Now, come back to the present again. This time we go to
Amballur, near Piravom in Ernakulam district where an Electronics and Hardware
Park is envisaged by the state-run KSIDC over 390 acres of agricultural land.
Surprisingly, there is no agitation, no protest and no legal tussles over
converting agricultural land! In fact, the cabinet has exempted the land from
the purview of Kerala Conservation of Paddy Fields and Wet Lands Act, thereby
smoothing the way for earthmoving equipment to quickly level the paddy fields
for construction work to start.
Why this unashamed double standard? What makes Aranmula
different from Nedumbassery or Amballur? Is it because a private company is
involved in the project? If the project is not economically viable, let KGS
face the consequences as it is their money. When will our stupid brethren
realise that private enterprises are also the bread winners of the nation?
2 comments:
http://harisjourney.blogspot.in/2013/12/blog-post_18.html
The above comment by Hari is a well researched post by a native of Aranmula, no doubt. It shows in graphic detail how a narrow stream called Kozhithode that is a tributary to river Pampa will be wiped off once the proposed Aranmula airport comes into being. We must sympathise with the author, if he is sentimentally attached to what is being lost, even in the faintest possible way.
But, the fate of a promising place shall not be allowed to hinge on the idiosynracies and personal agenda of a few people. Just think of the ultimate benefit taking into view all aspects - the investment, job and business opportunities, infrastructural facilities like road and rail, betterment of public utilities, increased affluence of local bodies, increase of value of land and a lot, lot more. Being a native of Nedumbassery, I can attest to all these taking place here in a short span of 15 years!

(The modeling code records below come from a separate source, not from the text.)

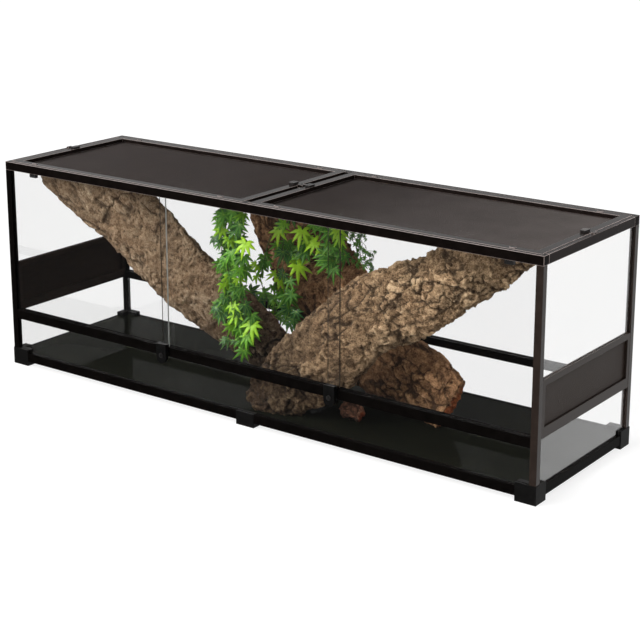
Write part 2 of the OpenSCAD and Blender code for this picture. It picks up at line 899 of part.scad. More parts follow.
module vine_left() { vine(-vine_left_x, strand_y(1), hang_z, vine_left_h, 21, leaf_l, 10, -90); }
module vine_middle() { vine(-vine_middle_x, -5, top_z, vine_middle_h, 17, leaf_l, 200, -90); }
module vine_back() { vine(vine_back_x, strand_y(3), hang_z, vine_back_h, 12, leaf_l, 310, -90); }
module vine_right() {
    vine(strand_x(2), latch_y, hang_z, vine_right_h, 14, leaf_l / 2, 90, -90, vine_right_lean);
}

// ---------- nodes ----------

foot_front_left();
foot_front_right();
foot_back_left();
foot_back_right();
foot_mid_front();
foot_mid_back();
base_rail_front_left();
base_rail_front_right();
base_rail_back_left();
base_rail_back_right();
base_rail_left();
base_rail_right();
post_front_left();
post_front_right();
post_back_left();
post_back_right();
top_rail_front();
top_rail_back();
top_rail_left();
top_rail_right();
top_beam();
door_rail();
back_rail();
floor_panel();
glass_front_lower();
glass_back_lower();
glass_back_upper();
glass_left_lower();
glass_left_upper();
glass_right_lower();
glass_right_upper();
vent_frame_left();
vent_frame_right();
vent_mesh_left();
vent_mesh_right();
door_left();
door_middle();
door_right();
door_stops();
lock_body_left();
lock_body_right();
lock_barrel_left();
lock_barrel_right();
lid_frame_left();
lid_frame_right();
lid_mesh_left();
lid_mesh_right();
latch_left_outer();
latch_left_inner();
latch_right_inner();
latch_right_outer();
bark_left();
bark_front();
bark_rear();
bark_small();
vine_left();
vine_middle();
vine_back();
vine_right();
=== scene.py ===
import json
import math
import random

import bmesh
import bpy
import numpy as np
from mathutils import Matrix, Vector, noise

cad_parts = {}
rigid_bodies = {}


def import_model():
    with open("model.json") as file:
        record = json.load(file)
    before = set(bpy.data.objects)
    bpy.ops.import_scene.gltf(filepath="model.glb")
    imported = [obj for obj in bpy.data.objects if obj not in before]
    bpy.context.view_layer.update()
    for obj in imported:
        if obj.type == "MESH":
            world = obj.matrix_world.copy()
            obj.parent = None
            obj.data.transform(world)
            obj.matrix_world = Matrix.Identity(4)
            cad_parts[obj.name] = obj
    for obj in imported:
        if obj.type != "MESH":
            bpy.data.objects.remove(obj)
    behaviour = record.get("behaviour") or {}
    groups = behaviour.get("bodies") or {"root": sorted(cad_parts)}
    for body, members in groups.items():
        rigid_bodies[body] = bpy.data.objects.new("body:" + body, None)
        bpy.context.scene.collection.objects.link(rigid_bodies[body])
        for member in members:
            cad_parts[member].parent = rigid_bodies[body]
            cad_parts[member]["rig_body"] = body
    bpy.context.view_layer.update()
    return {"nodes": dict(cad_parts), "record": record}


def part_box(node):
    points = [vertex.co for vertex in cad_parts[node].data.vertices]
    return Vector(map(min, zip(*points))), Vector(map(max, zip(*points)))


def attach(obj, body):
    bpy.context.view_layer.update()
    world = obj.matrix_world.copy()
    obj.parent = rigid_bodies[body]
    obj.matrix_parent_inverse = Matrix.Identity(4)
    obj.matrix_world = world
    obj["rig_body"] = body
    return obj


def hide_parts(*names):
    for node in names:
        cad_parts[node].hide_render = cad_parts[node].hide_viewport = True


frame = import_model()
nodes = frame["nodes"]
MM = 0.001


# ---------- materials ----------


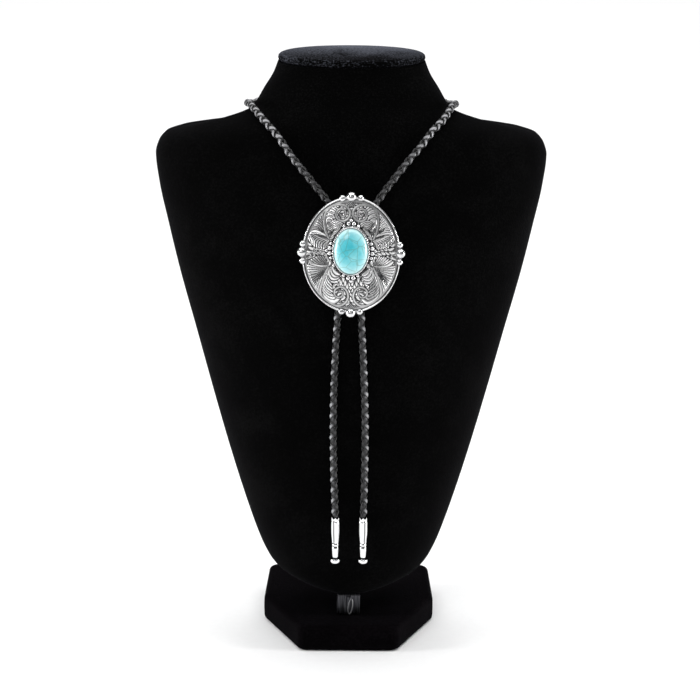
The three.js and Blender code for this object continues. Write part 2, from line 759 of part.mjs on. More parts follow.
bolo.add( named( 'bust_base', bustBase(), velvet ) );
bolo.add( named( 'bust_form', bustForm(), velvet ) );
bolo.add( named( 'bust_cap', bustCap(), velvet ) );

const bracket = named( 'bust_bracket', bustBracket(), steel );
bracket.rotation.set( Math.PI / 2, Math.PI / 2, 0 );
bracket.position.set( 0, - bracketFront, baseHeight + clearance );
bolo.add( bracket );

const slide = new THREE.Group();
slide.position.set( slideAcross, - slideReach(), slideHeight );
slide.rotation.set( ( 90 - slideLean ) * degrees, 0, slideTurn * degrees );
slide.add( named( 'slide_plate', slidePlate(), agedSilver ) );
slide.add( named( 'turquoise_stone', turquoiseStone(), turquoise ) );
slide.add( named( 'slide_clip', slideClip(), agedSilver ) );
bolo.add( slide );

bolo.add( named( 'cord', cord(), leather ) );
for ( const [ name, place ] of [ [ 'tip_left', leftTipPlace ], [ 'tip_right', rightTipPlace ] ] ) {

	const piece = named( name, tip(), brightSilver );
	piece.position.set( place[ 0 ], place[ 1 ], tipTop );
	bolo.add( piece );

}

export default bolo;
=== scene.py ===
# Bolo tie with an engraved oval slide and a turquoise cabochon, on a black velvet neck bust.
# Metres, +Z up, the front faces -Y. Sizes in the dictionaries are millimetres, turned to metres by mm.
import math
import bpy
import numpy as np
from mathutils import Matrix, Vector


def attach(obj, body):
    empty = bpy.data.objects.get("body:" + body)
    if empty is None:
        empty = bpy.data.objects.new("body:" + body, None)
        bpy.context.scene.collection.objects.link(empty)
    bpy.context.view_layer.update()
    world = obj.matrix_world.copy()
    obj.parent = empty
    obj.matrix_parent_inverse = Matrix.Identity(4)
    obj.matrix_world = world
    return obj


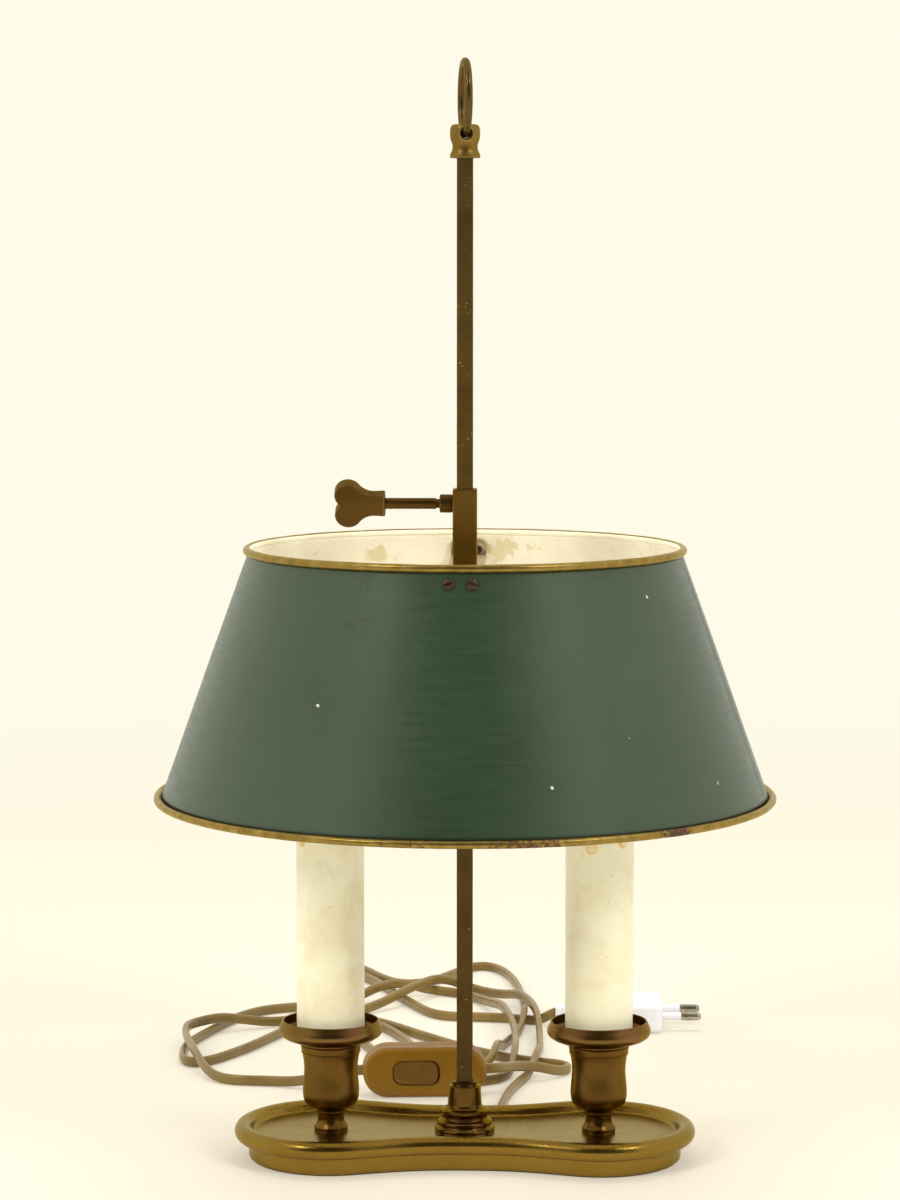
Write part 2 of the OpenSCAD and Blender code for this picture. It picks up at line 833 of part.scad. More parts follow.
module switch_rocker() {
  face = -(sw_half + 1.1);
  color([0.42, 0.28, 0.10])
    on_switch()
      translate([rocker_at, rocker_axis_y, 0])
        rotate([0, 0, -rocker_throw / 2])
          union() {
            intersection() {
              rocker_prism(0, 0, 20);
              translate([-20, face - rocker_axis_y, -10])
                cube([40, 1.5 - face + rocker_axis_y, 20]);
              translate([0, face - rocker_axis_y + 46, -20])
                cylinder(r = 46, h = 40);
            }
            translate([0, 0, -(rocker_h / 2 + 0.4 + lug_h)])
              cylinder(r = pivot_r, h = rocker_h + 0.8 + 2 * lug_h);
          }
}

module switch_screws() {
  color([0.62, 0.60, 0.55])
    on_switch()
      screw_places()
        difference() {
          union() {
            translate([0, 0, -(sw_half - 2.4)])
              cylinder(r = 1.25, h = 2 * sw_half - 3.6);
            translate([0, 0, sw_half - 1.4])
              cylinder(r = 2.2, h = 1.2);
          }
          translate([-3, -0.3, sw_half - 0.7])
            cube([6, 0.6, 3]);
        }
}

// ---------- plug ----------

module plug_body() {
  l = plug_body_length;
  h = plug_w / 2;
  color([0.93, 0.93, 0.91])
    translate([plug_at[0], plug_at[1], plug_half])
      difference() {
        union() {
          intersection() {
            translate([0, 0, -plug_half])
              linear_extrude(2 * plug_half)
                polygon([[0, -h + 3.5], [-4, -h], [-l * 0.42, -h], [-l + 5, -9], [-l, -6.5],
                         [-l, 6.5], [-l + 5, 9], [-l * 0.42, h], [-4, h], [0, h - 3.5]]);
            rotate([90, 0, 0])
              linear_extrude(60, center = true)
                polygon([[0, -plug_half + 0.9], [-1.2, -plug_half], [-l + 4, -plug_half],
                         [-l, -5], [-l, 5], [-l + 4, plug_half], [-1.2, plug_half],
                         [0, plug_half - 0.9]]);
          }
          translate([-l - plug_relief, 0, 0])
            rotate([0, 90, 0])
              cylinder(r1 = 3.6, r2 = 5, h = plug_relief + 1);
        }
        translate([-l - plug_relief - 1, -flex_wide / 2, -flex_high / 2])
          cube([9, flex_wide, flex_high]);
        for (s = [-1, 1])
          translate([-12, s * pin_pitch / 2, 0])
            rotate([0, 90, 0])
              cylinder(r = plug_pin_r + 0.02, h = 20);
      }
}

module plug_pins() {
  color([0.85, 0.80, 0.68])
    for (s = [-1, 1])
      translate([plug_at[0] - 12, plug_at[1] + s * pin_pitch / 2, plug_half])
        rotate([0, 90, 0])
          union() {
            cylinder(r = plug_pin_r, h = 12 + pin_len - plug_pin_r);
            translate([0, 0, 12 + pin_len - plug_pin_r])
              sphere(plug_pin_r);
          }
}

// ---------- shade and carriage ----------

module shade_band(t0, t1, z0, z1) {
  polygon([[cone_r(z0) - t1, z0], [cone_r(z0) - t0, z0], [cone_r(z1) - t0, z1],
           [cone_r(z1) - t1, z1]]);
}

// puts a thing, drawn along +x from the outer face of the sheet, at each of the four screws
module at_shade_screws() {
  for (a = [-90 - screw_turn, -90 + screw_turn, 90 - screw_turn, 90 + screw_turn])
    rotate([0, 0, a])
      translate([cone_r(screw_z), 0, screw_z])
        rotate([0, -cone_deg, 0])
          children();
}

module shade_shell() {
  color([0.26, 0.36, 0.29])
    difference() {
      rotate_extrude()
        shade_band(0, sheet_h, shade_bottom_z, shade_top_z);
      at_shade_screws()
        translate([-6, 0, 0])
          rotate([0, 90, 0])
            cylinder(r = screw_r + hole_gap, h = 12);
    }
}

module shade_top_rim() {
  color([0.69, 0.55, 0.28])
    rotate_extrude()
      difference() {
        translate([shade_top_r - sheet_h / 2, shade_top_z])
          circle(bead_r);
        shade_band(0, sheet_h, shade_top_z - 6, shade_top_z);
      }
}

module shade_bottom_rim() {
  color([0.66, 0.50, 0.26])
    rotate_extrude()
      difference() {
        union() {
          translate([lower_bead_x, shade_bottom_z])
            circle(bead_r);
          translate([shade_bottom_r - sheet_h - 0.5, shade_bottom_z - 1])
            square([bead_r + sheet_h + 0.5, 2]);
        }
        shade_band(0, sheet_h, shade_bottom_z, shade_bottom_z + 6);
        translate([0, shade_bottom_z])
          square([cone_r(shade_bottom_z + 4) - sheet_h, 6]);
      }
}

module shade_bracket() {
  color([0.40, 0.33, 0.20])
    difference() {
      union() {
        intersection() {
          translate([-strip_width / 2, -150, strip_bot])
            cube([strip_width, 300, strip_thick]);
          rotate_extrude()
            polygon([[0, strip_bot], [cone_r(strip_bot) - sheet_h, strip_bot],
                     [cone_r(strip_top) - sheet_h, strip_top], [0, strip_top]]);
        }
        intersection() {
          rotate_extrude()
            shade_band(sheet_h, sheet_h + strip_thick, strip_bot, tab_top);
          translate([-strip_width / 2, -150, strip_bot - 1])
            cube([strip_width, 300, 20]);
        }
      }
      translate([0, 0, strip_bot])
        cube([bore_side, bore_side, 10], center = true);
      at_shade_screws()
        translate([-6, 0, 0])
          rotate([0, 90, 0])
            cylinder(r = screw_r + hole_gap, h = 12);
    }
}

module shade_screws() {
  color([0.45, 0.27, 0.16])
    at_shade_screws()
      rotate([0, 90, 0])
        difference() {
          union() {
            translate([0, 0, -5.2])
              cylinder(r = screw_r, h = 5.4);
            cylinder(r = 2.5, h = 0.7);
            translate([0, 0, 0.7])
              cylinder(r1 = 2.5, r2 = 1.7, h = 0.6);
          }
          translate([0, 0, 0.6])
            rotate([0, 0, 45])
              translate([-3, -0.3, 0])
                cube([6, 0.6, 3]);
        }
}

module shade_nuts() {
  t = shade_sheet + strip_thick * cos(cone_deg) + 0.04;
  color([0.50, 0.44, 0.32])
    at_shade_screws()
      rotate([0, 90, 0])
        translate([0, 0, -t - nut_high])
          difference() {
            rotate([0, 0, 30])
              cylinder(r = nut_r, h = nut_high, $fn = 6);
            translate([0, 0, -1])
              cylinder(r = screw_r + hole_gap, h = 5);
          }
}

module sleeve() {
  color([0.62, 0.47, 0.20])
    difference() {
      translate([-sleeve_side / 2, -sleeve_side / 2, strip_top])
        cube([sleeve_side, sleeve_side, sleeve_length]);
      translate([0, 0, strip_top + sleeve_length / 2])
        cube([bore_side, bore_side, sleeve_length + 4], center = true);
      translate([0, 0, key_z])
        rotate([0, -90, 0])
          cylinder(r = key_bore_r, h = 30);
    }
}

module key_collar() {
  color([0.40, 0.30, 0.15])
    translate([0, 0, key_z])
      rotate([0, -90, 0])
        difference() {
          translate([0, 0, sleeve_side / 2])
            cylinder(r = collar_r, h = collar_end - sleeve_side / 2);
          cylinder(r = key_bore_r, h = 40);
        }
}

module pressure_shoe() {
  color([0.70, 0.56, 0.30])
    translate([0, 0, key_z])
      rotate([0, -90, 0])
        translate([0, 0, shoe_in])
          cylinder(r = shoe_r, h = shoe_out - shoe_in);
}

module key_shaft() {
  color([0.30, 0.23, 0.12])
    translate([0, 0, key_z])
      rotate([0, -90, 0])
        union() {
          translate([0, 0, shoe_out])
            cylinder(r = key_thread_r, h = shoulder - shoe_out + 1);
          translate([0, 0, shoulder])
            cylinder(r = key_shaft_r, h = head_in - shoulder);
        }
}

module key_head() {
  color([0.28, 0.21, 0.11])
    translate([0, 0, key_z])
      rotate([key_roll, 0, 0])
        mirror([1, 0, 0])
          rotate([90, 0, 0])
            linear_extrude(key_head_thick, center = true)
              union() {
                for (s = [-1, 1])
                  translate([heart_lobe_x, s * heart_lobe_z])
                    circle(heart_lobe_r);
                difference() {
                  translate([flank_x, -heart_tan_z])
                    square([heart_lobe_x - flank_x, 2 * heart_tan_z]);
                  for (s = [-1, 1])
                    translate([flank_x, s * flank_z])
                      circle(flank_r);
                }
                translate([head_in, -(flank_z - flank_r)])
                  square([flank_x - head_in + 0.1, 2 * (flank_z - flank_r)]);
              }
}

module left_cup() {
  cup(-1);
}

module right_cup() {
  cup(1);
}

module left_drip_pan() {
  drip_pan(-1);
}

module right_drip_pan() {
  drip_pan(1);
}

module left_stem() {
  stem(-1);
}

module right_stem() {
  stem(1);
}

module left_lampholder() {
  lampholder(-1);
}

module right_lampholder() {
  lampholder(1);
}

module left_candle() {
  candle(-1, left_runs);
}

module right_candle() {
  candle(1, right_runs);
}

module left_bulb_glass() {
  bulb_glass(-1);
}

module right_bulb_glass() {
  bulb_glass(1);
}

module left_bulb_cap() {
  bulb_cap(-1);
}

module right_bulb_cap() {
  bulb_cap(1);
}

felt_pad();
base_tray();
column_boss();
rod();
rod_washer();
rod_nut();
finial();
finial_ring();
left_cup();
right_cup();
left_drip_pan();
right_drip_pan();
left_stem();
right_stem();
stem_nuts();
left_lampholder();
right_lampholder();
left_candle();
right_candle();
left_bulb_glass();
right_bulb_glass();
left_bulb_cap();
right_bulb_cap();
cord_gland();
joint_block();
lamp_leads();
cord_to_switch();
cord_to_plug();
switch_rear_shell();
switch_front_shell();
switch_rocker();
switch_screws();
plug_body();
plug_pins();
sleeve();
key_collar();
shade_bracket();
shade_shell();
shade_top_rim();
shade_bottom_rim();
shade_screws();
shade_nuts();
pressure_shoe();
key_shaft();
key_head();
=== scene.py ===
# Looks of the bouillotte lamp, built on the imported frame. Metres outside, millimetres inside the shape helpers.
import bpy
import bmesh
import json
import math
import numpy as np
from mathutils import Matrix, Vector, noise

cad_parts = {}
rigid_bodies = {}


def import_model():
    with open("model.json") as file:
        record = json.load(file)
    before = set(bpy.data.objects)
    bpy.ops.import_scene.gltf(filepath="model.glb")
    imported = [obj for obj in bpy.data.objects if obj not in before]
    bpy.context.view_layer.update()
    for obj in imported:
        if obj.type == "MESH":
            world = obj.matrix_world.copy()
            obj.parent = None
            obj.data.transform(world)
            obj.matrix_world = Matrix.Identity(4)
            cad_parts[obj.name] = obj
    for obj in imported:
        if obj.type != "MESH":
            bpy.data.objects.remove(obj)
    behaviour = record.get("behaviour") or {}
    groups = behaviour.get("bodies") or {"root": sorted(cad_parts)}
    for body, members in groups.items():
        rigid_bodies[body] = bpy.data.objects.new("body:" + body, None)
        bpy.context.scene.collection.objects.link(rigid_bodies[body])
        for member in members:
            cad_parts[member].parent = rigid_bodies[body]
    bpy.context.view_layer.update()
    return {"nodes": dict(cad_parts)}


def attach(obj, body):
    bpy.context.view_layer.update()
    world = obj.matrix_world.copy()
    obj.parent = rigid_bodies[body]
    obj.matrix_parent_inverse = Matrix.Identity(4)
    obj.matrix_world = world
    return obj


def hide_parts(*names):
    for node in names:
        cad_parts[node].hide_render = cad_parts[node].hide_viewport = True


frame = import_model()
MM = 0.001
TAU = 2 * math.pi
scene = bpy.context.scene

# ------------------------------------------------------------------ camera
cam_data = bpy.data.cameras.new("camera")
cam_data.sensor_fit = "VERTICAL"
cam_data.sensor_height = 36.0
cam_data.lens = 112.35
cam_data.clip_end = 50
cam = bpy.data.objects.new("camera", cam_data)
cam.location = (0.0285, -1.5249, 0.383)
cam.rotation_euler = (math.radians(90 - 5.65), 0, math.radians(1.3))
scene.collection.objects.link(cam)
scene.camera = cam
scene.view_settings.view_transform = "Standard"

# ------------------------------------------------------------------ dimensions, millimetres
C = 55.5  # from the column to a cup
LOBE = 40.0  # radius of the tray's round ends
WAIST = 31.0  # half its depth at the waist
RC = (C * C + WAIST * WAIST - LOBE * LOBE) / (2 * (LOBE - WAIST))  # radius of the waist's hollow
YC = WAIST + RC
ROD_TOP = 411.7
HOLE_Z = 421.5  # hole in the finial
RING_R = 14.5
RING_YAW = 7.0  # degrees by which finial and ring are turned on the rod
SH_RB, SH_RT, SH_ZB, SH_H = 124.6, 88.3, 151.5, 101.4  # shade: lower and upper radius, foot, height
SH_ZT = SH_ZB + SH_H
FALL = (SH_RB - SH_RT) / SH_H
SHEET = 0.85  # thickness of the shade
SEAM = -8.0  # degrees, where the shade's sheet laps
STRIP_TOP = 243.4
KEY_Z = 271.7
SW_AT = (-20, 112, 11.2)  # hand switch: middle, turn, end radius, half length between the ends, half depth
SW_YAW = 4.0
SW_R = 11.2
SW_C = 55 / 2 - SW_R
SW_HALF = 8.0
PIVOT_Y = -(SW_HALF - 3.4)
ROCKER_X = -4.0
PX, PY, PH = 90.0, 257.0, 6.85  # middle of the plug's face


def cone_r(z):
    """outer radius of the shade at a height"""
    return SH_RB - (z - SH_ZB) * FALL


# ------------------------------------------------------------------ shape helpers
def add_mesh(name, verts, faces, scale=MM):
    me = bpy.data.meshes.new(name)
    me.from_pydata([tuple(c * scale for c in v) for v in verts], [], faces)
    me.update()
    me.polygons.foreach_set("use_smooth", [True] * len(me.polygons))
    return add_object(name, me)


def add_object(name, data):
    ob = bpy.data.objects.new(name, data)
    scene.collection.objects.link(ob)
    return ob


def fillet(pts, n=5, closed=False):
    """points (a, b[, radius]) with their corners rounded"""
    out = []
    m = len(pts)
    for i, p in enumerate(pts):
        if len(p) < 3 or p[2] <= 0 or (not closed and i in (0, m - 1)):
            out.append((p[0], p[1]))
            continue
        a, b, c = (np.array(q[:2], float) for q in (pts[i - 1], p, pts[(i + 1) % m]))
        u, v = a - b, c - b
        lu, lv = np.linalg.norm(u), np.linalg.norm(v)
        u, v = u / lu, v / lv
        ang = math.acos(max(-1, min(1, float(u @ v))))
        if ang > 3.1 or ang < 0.02:
            out.append((p[0], p[1]))
            continue
        d = min(p[2] / math.tan(ang / 2), 0.48 * lu, 0.48 * lv)
        rad = d * math.tan(ang / 2)
        w = u + v
        cen = b + w / np.linalg.norm(w) * rad / math.sin(ang / 2)
        p0, p1 = b + u * d - cen, b + v * d - cen
        sweep = math.pi - ang
        for k in range(n + 1):
            t = k / n
            q = (math.sin((1 - t) * sweep) * p0 + math.sin(t * sweep) * p1) / math.sin(sweep)
            out.append((float(cen[0] + q[0]), float(cen[1] + q[1])))
    return out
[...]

If, on the other hand, you are still insistent on Kozhithode, surely some water engineering is possible to divert the stream through another route? Remember the great effort to regulate salinity in Vembanad Lake, which I think has not gained the applause it deserved. The salty Vembanad Lake was converted to a fresh water reservoir overnight with the installation of Thannermukkam barrier, complemented with Thottappally Spillway. What is the re-routing of Kozhithode when compared with such engineering achievements accomplished here in Kerala itself?